There is another advantage for a capital-starved country like India. So far, corporates have been raising capital largely from the New York and London bond markets. European markets have never really been either big enough or have lacked the liquidity to match them. But with the unification of the 11 economies and their capital markets, a new bond market has been born. The European Central Bank, which will run the monetary policy for Euroland, is already committed to creating a strong alternative to the dollar and yen as a globally accepted international currency. And a highly liquid and deep bond market is essential for that.

With the formation of a Eurobond market, Indian companies can hope to raise money from this source as well. Yes, the Eurobond market will be highly liquid and it will benefit countries to shift some of their foreign currency assets to the Euro as it's a very good opportunity,'' says de Vaulx. sbi officials agree, but feel interest rates will be crucial. If the European Central Bank is able to keep the rates down to the 3 per cent level that they are committed to, then of course it would be a good opportunity for the Indian companies to raise cheap capital from the Eurozone. But yes, there is definitely an added option now for Indian corporates,'' says an official of the bank.

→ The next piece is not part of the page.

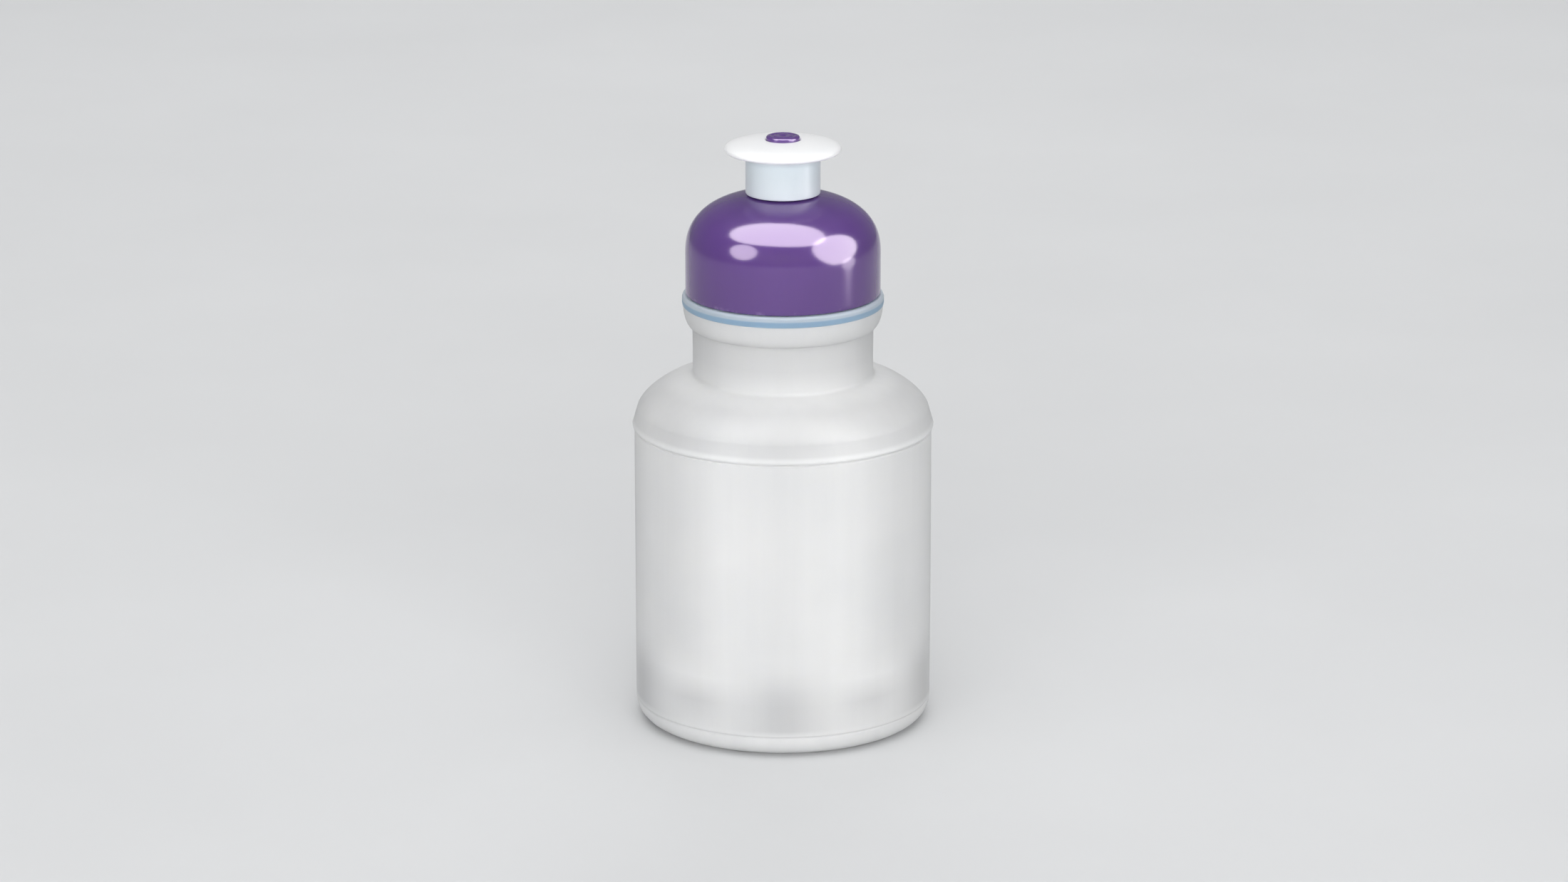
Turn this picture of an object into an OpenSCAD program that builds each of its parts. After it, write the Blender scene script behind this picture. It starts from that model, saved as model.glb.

On the first day of trading in the Euro, the world's newest currency opened at 1.18 to the dollar, slightly higher than the 1.17 that had been predicted by money markets the world over. The European Central Bank says it will keep a close tab on the movement of the currency and will not hesitate to intervene if it rises sharply. It is a very thin line, leaving the central bank little room for manoeuvre. If the Euro gets too strong, European exports get uncompetitive. But neither is a weak Euro good for investor confidence,'' says de Vaulx.

With India traditionally enjoying a negative trade balance with the EU, a weak Euro could boost exports, but would also make imports from the continent more expensive. Clearly, the stability of the Euro is far more important than its relative strength or weakness.